Adding to this was the International Energy Agency's upward revision to its demand forecast, and crude prices, again, coming up, as we've talked about before, because the Harvey-affected areas are coming back online.

So, what does this mean for oil stocks? Have we seen this before?

Taylor Muckerman: We've seen this a few times since 2014, none more impactful than the decision in 2014 to flood the market. Since then, we've seen reversals of that decision. But the U.S. market hasn't responded as OPEC had expected to low oil prices. We continue to pump. We did see a little bit of a drop in production, but we're right back above 9 million barrels a day and expected to grow a little bit in the future. One thing that we do have that might not get a lot of publicity is a lot of drilled but uncompleted wells. These are wells that have been identified as worthwhile, and they've been drilled; they just haven't been fracked. It's the most expensive part of the process. Once the prices do rise above $50-$60, these companies can just go in there and light the fuse and frack these wells and get the oil flowing, once it's economical. So while you might see rig counts haven't really continued to rise as they were in 2016 and early 2017, you do have a lot of these outstanding wells that are basically ready to start flowing. And I think that could catch some people off guard as prices start to rise.

Priestley: And I think people are worried that if it reaches over $60 a barrel, it just incentivizes a lot of the shale producers to stop pumping more crude. So market participants so far have been encouraged by a lack of shale activity. Do you think this is going to start to hot up again?

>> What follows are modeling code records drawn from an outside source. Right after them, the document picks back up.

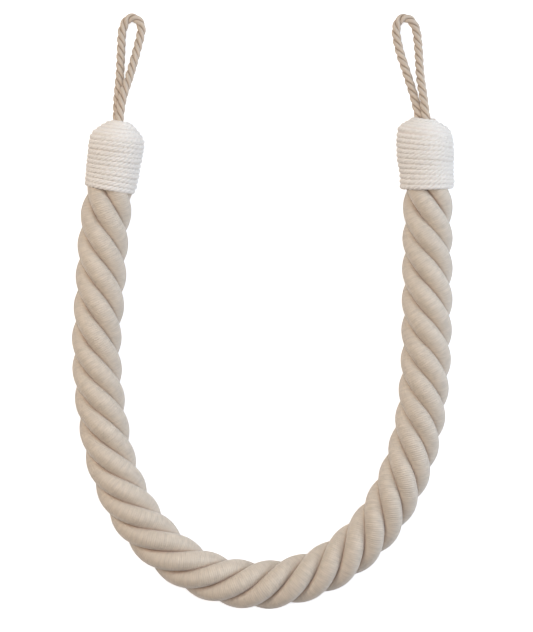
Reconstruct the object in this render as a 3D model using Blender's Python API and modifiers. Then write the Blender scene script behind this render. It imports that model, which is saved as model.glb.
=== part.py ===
"""Rope curtain tieback, lying face up on a surface. Metres, +Z up, +Y towards the loops.

A thick rope laid up from four strands is bent into a U. A whipping of cotton cord is wound round each end and worked
over it into a dome, and a doubled loop of thin three-ply cord comes out of the top of each dome. Each is its own solid.
"""

import math
from collections import namedtuple

import bmesh
import bpy
from mathutils import Vector

MM = 0.001

# The rope over its strands' crests, and how finely its lay is followed.
ROPE_RADIUS = 15.5
ROPE_RINGS_PER_QUARTER = 4

# The thin cord of the loops: radius over the plies, and the length of one full turn of its lay.
LOOP_RADIUS = 2.85
LOOP_LEAD = 16.0
LOOP_STEP = 1.9

# The cotton cord of the whippings, which shows as ridges.
TURN_PITCH = 3.0
TURN_DEPTH = 0.7
AROUND = 28

# Whatever would reach below this height is pressed flat on the surface.
SETTLE = 0.35

# A point of the rope's centre line: height is that of the centre, radius is over the strands' crests, and turns counts
# quarter turns of the lay from the first row that shows below the left whipping.
RopePoint = namedtuple("RopePoint", "x y height radius turns")
ROPE_ROUTE = [
    RopePoint(-90.5, 109.0, 16.6, 11.7, -3.0),
    RopePoint(-90.9, 106.0, 16.6, 13.1, -2.84),
    RopePoint(-92.6, 92.2, 16.6, 13.1, -2.12),
    RopePoint(-94.7, 75.5, 16.5, 13.0, -1.25),
    RopePoint(-96.0, 67.5, 16.2, 14.4, -0.83),
    RopePoint(-98.4, 51.5, 15.5, 15.4, 0.0),
    RopePoint(-101.0, 12.8, 14.9, 15.5, 2.0),
    RopePoint(-102.8, -25.9, 14.9, 15.5, 4.0),
    RopePoint(-99.9, -63.7, 14.9, 15.5, 6.0),
    RopePoint(-91.2, -102.2, 14.9, 15.6, 8.0),
    RopePoint(-72.3, -136.0, 14.9, 15.5, 10.0),
    RopePoint(-41.2, -161.3, 14.9, 15.5, 12.0),
    RopePoint(-3.4, -169.9, 14.9, 15.3, 14.0),
    RopePoint(34.3, -162.0, 14.9, 15.5, 16.0),
    RopePoint(63.9, -140.4, 14.9, 15.5, 18.0),
    RopePoint(84.1, -109.7, 14.9, 15.5, 20.0),
    RopePoint(95.9, -74.3, 14.9, 15.5, 22.0),
    RopePoint(100.4, -38.8, 14.9, 15.5, 24.0),
    RopePoint(101.6, -2.8, 14.9, 15.5, 26.0),
    RopePoint(101.9, 36.3, 15.2, 15.5, 28.0),
    RopePoint(102.0, 55.5, 16.0, 15.3, 29.0),
    RopePoint(102.0, 67.5, 16.9, 14.3, 29.62),
    RopePoint(101.7, 75.5, 17.4, 13.0, 30.04),
    RopePoint(100.8, 92.2, 17.5, 13.1, 30.91),
    RopePoint(100.0, 106.0, 17.5, 13.1, 31.63),
    RopePoint(99.8, 109.0, 17.5, 11.7, 31.79),
]

# The outside of each whipping over its turns: height along its own axis from its open end.
Girth = namedtuple("Girth", "height radius")
LEFT_GIRTHS = [
    Girth(0.0, 15.4),
    Girth(2.0, 16.3),
    Girth(10.0, 16.8),
    Girth(19.0, 17.1),
    Girth(26.0, 17.2),
    Girth(31.3, 16.8),
    Girth(33.8, 15.8),
    Girth(36.3, 13.6),
    Girth(38.8, 11.1),
    Girth(40.6, 8.8),
    Girth(42.15, 6.4),
]
RIGHT_GIRTHS = [
    Girth(0.0, 15.6),
    Girth(2.0, 16.6),
    Girth(10.5, 17.0),
    Girth(15.0, 17.5),
    Girth(19.2, 18.0),
    Girth(25.5, 18.2),
    Girth(31.0, 17.7),
    Girth(35.3, 17.1),
    Girth(37.8, 16.0),
    Girth(39.7, 14.1),
    Girth(41.5, 11.2),
    Girth(42.9, 8.6),
    Girth(43.75, 6.4),
]

# The inside of both whippings, from the hole for the loop's legs down to the open end.
WHIPPING_INSIDE = [
    (39.8, 6.4),
    (38.2, 8.3),
    (36.1, 10.5),
    (34.3, 12.3),
    (31.6, 13.6),
    (16.0, 13.7),
    (1.0, 13.7),
    (0.0, 13.9),
]

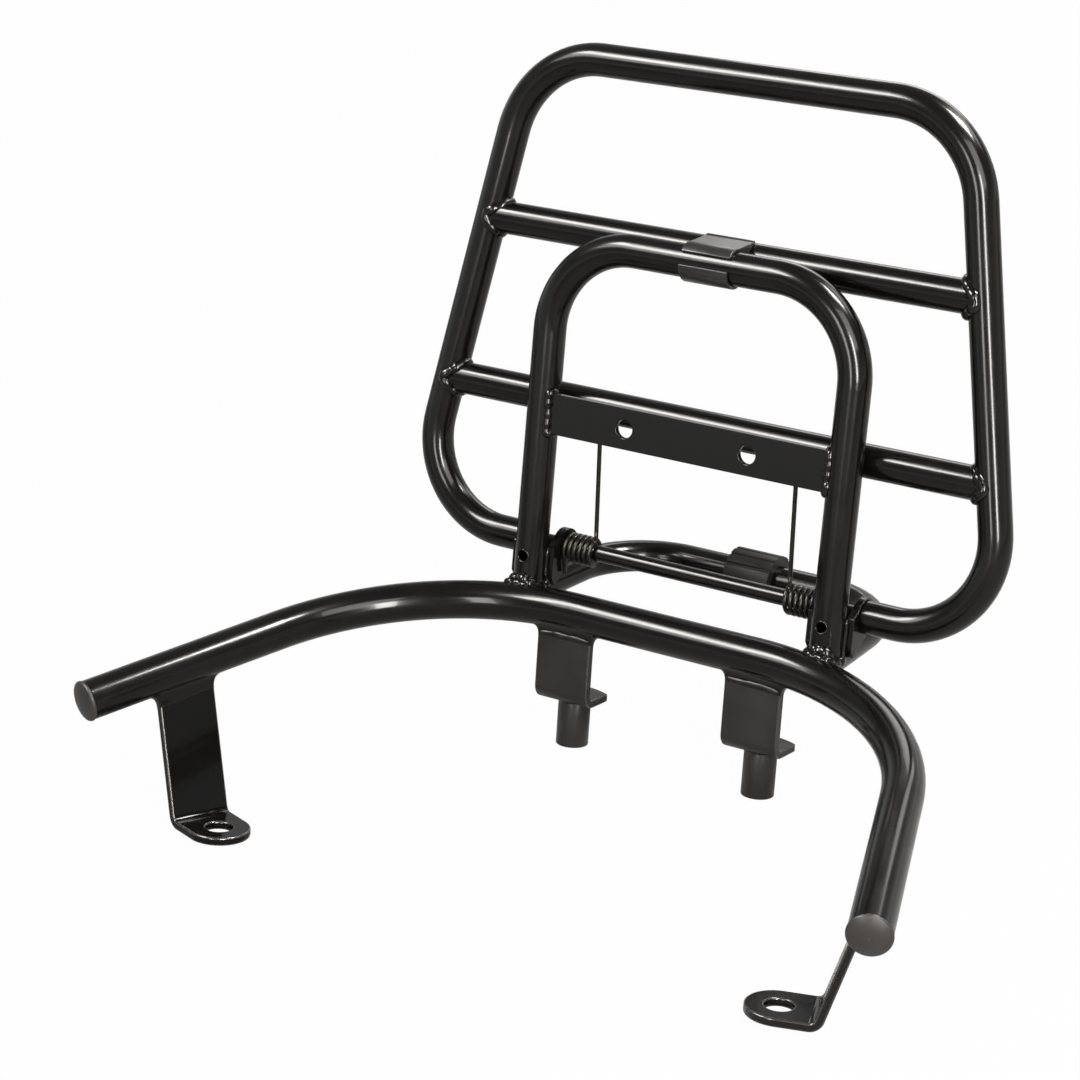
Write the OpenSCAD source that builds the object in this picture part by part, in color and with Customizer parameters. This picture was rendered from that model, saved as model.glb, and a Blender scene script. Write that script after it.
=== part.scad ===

Muckerman: Yeah, I do. A lot of these unfracked wells are shale wells, they're down in the Permian and Eagle Ford. These are very close to market. They're down there in Texas near the Gulf, where we've been exporting a lot of oil from, where all of our refining capacity on a meaningful level really is, in terms of exporting these refined products. So I certainly think the uncertainty is still there, and it'll be interesting to see at what pace these wells get fracked, because they have been at record levels for going on probably six to nine months. So they're out there, and they're not talked about a lot, because there's no action there. Everybody wants the big numbers, the production numbers, the production declines, the rig counts up, OPEC this, OPEC that. But they're sitting there, they're in the shadows, and prices at $60 a barrel is about double from the low of 2015. These oil companies, they scrambled, that got inventive, as they normally do here in the United States. And they can produce at prices that they once couldn't.